Supplied data —
----------

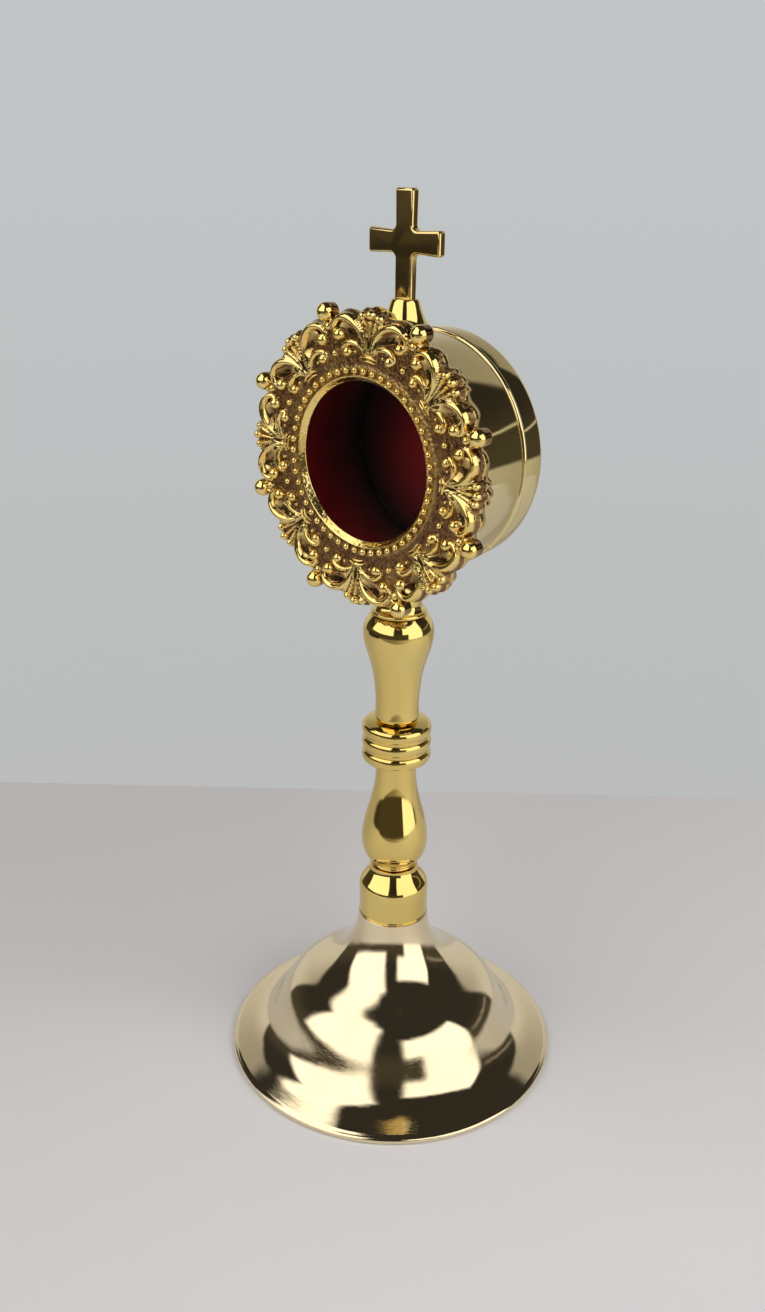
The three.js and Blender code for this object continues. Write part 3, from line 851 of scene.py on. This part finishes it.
def cross():
    low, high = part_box("cross")
    half = (high.y - low.y) / 2 + 0.3 * MM
    outline = cross_outline(high.z / MM, (high.x - low.x) / 2 / MM, span("finial_socket", Z)[1])
    bm = bmesh.new()
    face = bm.faces.new([bm.verts.new((x * MM, -half, z * MM)) for x, z in outline])
    extruded = bmesh.ops.extrude_face_region(bm, geom=[face])
    moved = [g for g in extruded["geom"] if isinstance(g, bmesh.types.BMVert)]
    bmesh.ops.translate(bm, verts=moved, vec=(0, 2 * half, 0))
    bmesh.ops.recalc_face_normals(bm, faces=bm.faces)
    border = [e for e in bm.edges if abs(e.verts[0].co.y - e.verts[1].co.y) < 1e-7]
    bmesh.ops.bevel(bm, geom=border, offset=0.6 * MM, segments=6, profile=0.5, affect="EDGES",
                    clamp_overlap=True)
    mesh = bpy.data.meshes.new("cross_plate")
    bm.to_mesh(mesh)
    bm.free()
    mesh.shade_smooth()
    mesh.set_sharp_from_angle(angle=math.radians(35))
    return new_object("cross_plate", mesh)


stand_for(cross(), "cross", "stand", "stem_brass", CROSS_BRASS)


# ---- Camera -------------------------------------------------------------------------------

CAMERA_AZIMUTH = 0.6969              # radians to the right of the window's own direction
CAMERA_DISTANCE = 0.29826            # metres, level, from the stem's axis
CAMERA_HEIGHT = 0.240
CAMERA_PITCH = 0.3901
CAMERA_YAW = -0.0133
CAMERA_ROLL = 0.015
FOCAL_IN_HEIGHTS = 0.966463          # focal length over the height of the frame


def towards_camera(right, front, up=0.0):
    """A point in the studio: right and front are as the camera sees them, from the object's axis."""
    a = CAMERA_AZIMUTH
    return Vector((right * math.cos(a) + front * math.sin(a),
                   right * math.sin(a) - front * math.cos(a), up))


def make_camera():
    data = bpy.data.cameras.new("camera")
    data.sensor_width = 36
    data.lens = FOCAL_IN_HEIGHTS * data.sensor_width
    data.clip_start = 0.01
    camera = new_object("camera", data)
    turn = (Matrix.Rotation(CAMERA_AZIMUTH - CAMERA_YAW, 4, "Z")
            @ Matrix.Rotation(math.pi / 2 - CAMERA_PITCH, 4, "X")
            @ Matrix.Rotation(CAMERA_ROLL, 4, "Z"))
    place = towards_camera(0, CAMERA_DISTANCE, CAMERA_HEIGHT)
    camera.matrix_world = Matrix.Translation(place) @ turn
    bpy.context.scene.camera = camera


make_camera()


# ---- Studio -------------------------------------------------------------------------------

ALL_ROUND = (-400, 400)
LIGHT = (1.5, 1.47, 1.42)
WINDOWS = ((-94, -17, 8, 67), (-125, -35, 50, 72), (13, 82, 14, 46), (32, 82, -8, 15))


def around(azimuth, elevation, distance):
    """A place round the object: azimuth in degrees to the right of the camera's direction."""
    flat = towards_camera(math.sin(math.radians(azimuth)), math.cos(math.radians(azimuth)))
    rise = Vector((0, 0, math.sin(math.radians(elevation))))
    return (flat * math.cos(math.radians(elevation)) + rise) * distance


def table():
    s = Shader("tabletop")
    s.put(Roughness=0.6)
    # Painted light: the top is coloured lighter towards the camera and darker towards the back; the noise
    # adds faint random tone.
    nearness = s.dot(s.place, towards_camera(0.3, 1))
    painted_falloff_and_tone = s.math("ADD", nearness, s.ramp(s.noise(7, 3), 0.3, 0.7, -0.01, 0.01))
    s.drive("Base Color", s.blend(s.ramp(painted_falloff_and_tone, -0.14, 0.1), (0.67, 0.66, 0.675), (0.84, 0.83, 0.855)))
    side, back, front, level = 0.5, -0.146, 0.3, -0.0002
    corners = [towards_camera(x, y, level)
               for x, y in ((-side, back), (side, back), (side, front), (-side, front))]
    floor = mesh_object("table", corners, [(3, 2, 1, 0)], smooth=False)
    floor.data.materials.append(s.material)


def fill_light():
    """A large soft light, which isn't mirrored in the brass."""
    data = bpy.data.lights.new("fill", "AREA")
    data.shape = "RECTANGLE"
    data.size = 1.2
    data.size_y = 1.0
    data.energy = 5.9
    light = new_object("fill", data)
    light.location = around(48, 50, 1.3)
    light.rotation_euler = (Vector((0, 0, 0.05)) - light.location).to_track_quat("-Z", "Y").to_euler()
    light.visible_camera = False
    light.visible_glossy = False


def room():
    """The world: a pale wall for the camera; for reflections a pale wall behind, a dark room in
    front and a light floor below. Its patches are given in degrees round the object and up."""
    world = bpy.data.worlds.new("room")
    bpy.context.scene.world = world
    world.use_nodes = True
    nodes = Nodes(world.node_tree)
    direction = nodes.add("ShaderNodeTexCoord").outputs["Generated"]

    def step(value, low, high):
        return nodes.ramp(value, low, high, interpolation_type="SMOOTHSTEP")

    up = nodes.dot(direction, (0, 0, 1))
    azimuth = nodes.math("ARCTAN2", nodes.dot(direction, towards_camera(1, 0)),
                         nodes.dot(direction, towards_camera(0, 1)))
    elevation = nodes.math("ARCSINE", up)

    def band(value, low, high, soft):
        low, high, soft = math.radians(low), math.radians(high), math.radians(soft)
        return nodes.math("MULTIPLY", step(value, low - soft, low + soft),
                          step(value, high + soft, high - soft))

    def patch(seen, left, right, low, high, colour, soft=1.2):
        area = nodes.math("MULTIPLY", band(azimuth, left, right, soft), band(elevation, low, high, soft))
        return nodes.blend(area, seen, colour)

    wall = nodes.blend(step(elevation, math.radians(5), math.radians(40)), (0.62, 0.6, 0.56),
                       (0.36, 0.34, 0.3))
    floor = nodes.blend(step(azimuth, -0.3, 0.9), (0.27, 0.24, 0.19), (0.72, 0.68, 0.57))
    floor = nodes.blend(step(azimuth, 1.2, 2.2), floor, (0.4, 0.375, 0.32))
    floor = nodes.blend(step(azimuth, -0.7, -1.9), floor, (0.46, 0.43, 0.37))
    seen = nodes.blend(step(up, 0.0, 0.5), (0.07, 0.06, 0.043), (0.032, 0.029, 0.025))
    seen = patch(seen, ALL_ROUND[0], -130, -95, 44, wall, 2)
    seen = patch(seen, 127, ALL_ROUND[1], -95, 44, wall, 2)
    seen = patch(seen, 88, 124, 9.9, 11.0, (0.8, 0.76, 0.66), 0.4)
    for window in WINDOWS:
        seen = patch(seen, *window, LIGHT)
    seen = patch(seen, *ALL_ROUND, -95, -9, floor)
    seen = patch(seen, -108, -62, -24, -5, (0.035, 0.03, 0.026), 3)
    backdrop = nodes.blend(step(up, -0.5, 0.1), (0.50, 0.505, 0.505), (0.53, 0.558, 0.565))
    path = nodes.add("ShaderNodeLightPath")
    colour = nodes.blend(path.outputs["Is Camera Ray"], seen, backdrop)
    nodes.link(colour, nodes.tree.nodes["Background"].inputs["Color"])


table()
fill_light()
room()
bpy.context.scene.view_settings.view_transform = "Standard"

----------

Looking at the material above, please copy exactly every line from its first line through the line containing "# ---- Camera", with both ends included and nothing else.

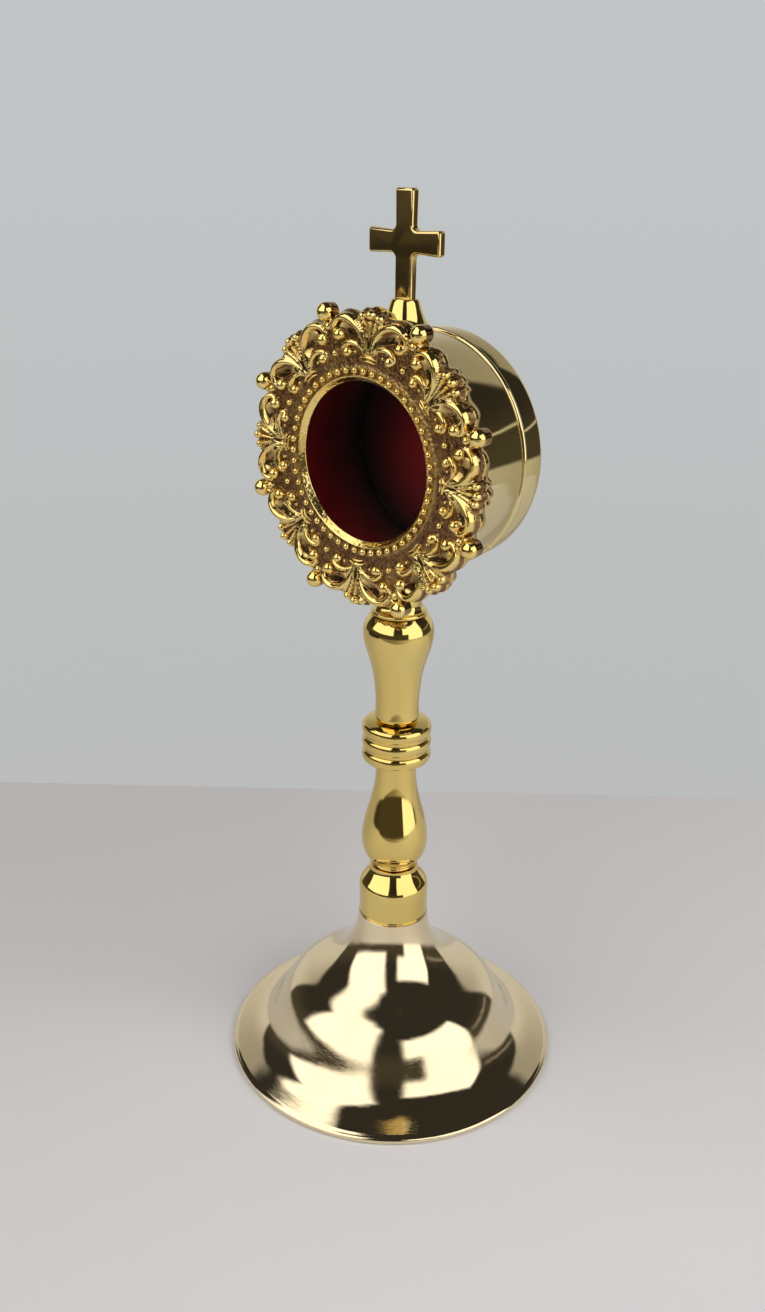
The three.js and Blender code for this object continues. Write part 3, from line 851 of scene.py on. This part finishes it.
def cross():
    low, high = part_box("cross")
    half = (high.y - low.y) / 2 + 0.3 * MM
    outline = cross_outline(high.z / MM, (high.x - low.x) / 2 / MM, span("finial_socket", Z)[1])
    bm = bmesh.new()
    face = bm.faces.new([bm.verts.new((x * MM, -half, z * MM)) for x, z in outline])
    extruded = bmesh.ops.extrude_face_region(bm, geom=[face])
    moved = [g for g in extruded["geom"] if isinstance(g, bmesh.types.BMVert)]
    bmesh.ops.translate(bm, verts=moved, vec=(0, 2 * half, 0))
    bmesh.ops.recalc_face_normals(bm, faces=bm.faces)
    border = [e for e in bm.edges if abs(e.verts[0].co.y - e.verts[1].co.y) < 1e-7]
    bmesh.ops.bevel(bm, geom=border, offset=0.6 * MM, segments=6, profile=0.5, affect="EDGES",
                    clamp_overlap=True)
    mesh = bpy.data.meshes.new("cross_plate")
    bm.to_mesh(mesh)
    bm.free()
    mesh.shade_smooth()
    mesh.set_sharp_from_angle(angle=math.radians(35))
    return new_object("cross_plate", mesh)


stand_for(cross(), "cross", "stand", "stem_brass", CROSS_BRASS)


# ---- Camera -------------------------------------------------------------------------------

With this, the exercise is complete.